The Wind in Both Ears
One of my favorite quotes, one that guides my religious and spiritual life, comes from Universalist religious educator and minister Angus H. MacLean (1892-1969). A Presbyterian Canadian farm boy of Scottish heritage from Nova Scotia, MacLean grew up to be a beloved professor and dean at the Theological School of St. Lawrence University, a Universalist seminary. He was fond of metaphors from rural life, such as this one:
My father sent me up from the root cellar to see about the wind. He was rechecking the winter’s potatoes to remove all signs of rot and was planning on setting out nets for some fresh cod later on. Was there a steady breeze, he wanted to know. Yes, there was. “Now face it,” he said, “so that the wind sings in both your ears. Then tell me where you nose points to.”
MacLean goes on to say:
We wonder about truth, about all the whats and whys and whithers of life. Wondering is very important, but it should bear the fruits of faith and thought, and it should turn our faces to whatever is coming down the winds of time and circumstance.

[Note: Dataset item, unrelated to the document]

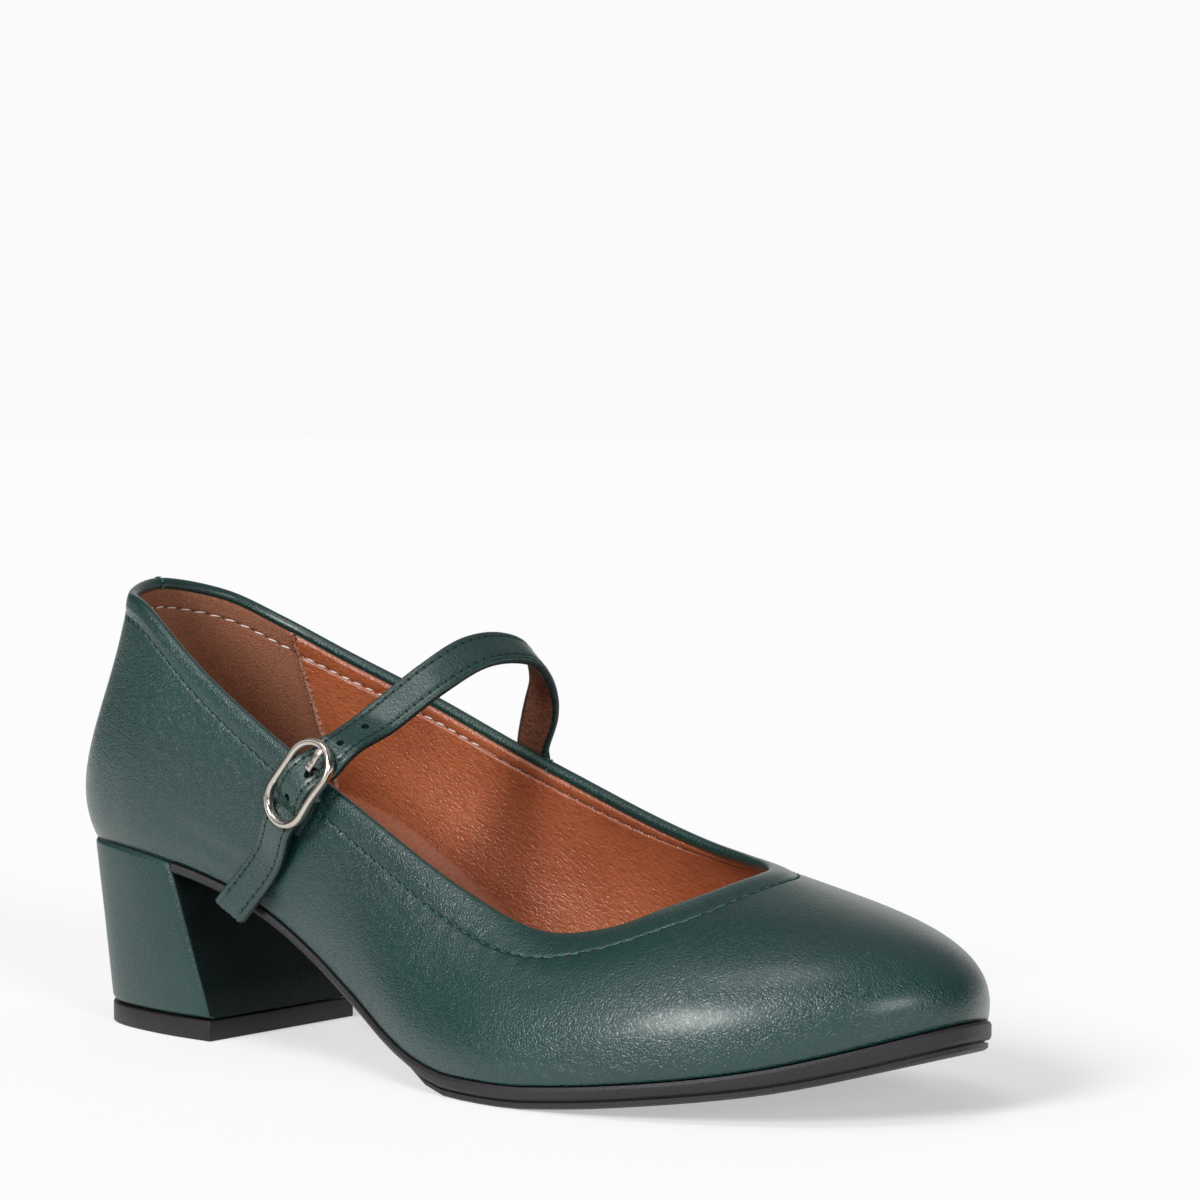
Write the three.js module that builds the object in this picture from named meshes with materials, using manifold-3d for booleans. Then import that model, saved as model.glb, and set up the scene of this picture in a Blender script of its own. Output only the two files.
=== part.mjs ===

MacLean touches something essential about our liberal faith. To keep our faith vibrant and relevant, we must:
- Be curious; seek new perspectives and ways of understanding the world
- Pay attention to the challenges of our own day
- Explore how our values and tradition call us to response and to action
In this spirit, we name scientific discovery, the rhythms of the natural world, and wisdom from the world’s religions as sources of our faith. In this spirit, we include among our sacred stories tales that offer a fresh perspective or challenge our tried-and-true ways. In this spirit, we include social action and justice-making, not as nice add-ons but as essential parts of our faith formation programs.
One of my favorite parts of developing curricula and resources for Unitarian Universalists is this: The faith formation tools we offer are never just about content, and not just about being curious and learning new things. They are not just about telling and examining our own stories and attending carefully to those of other people. They are not just about working to bring more love and justice into the world. The tools we develop aim to do all this, and more: To nurture Unitarian Universalist spirits to hear and meet the particular winds that blow in our own time.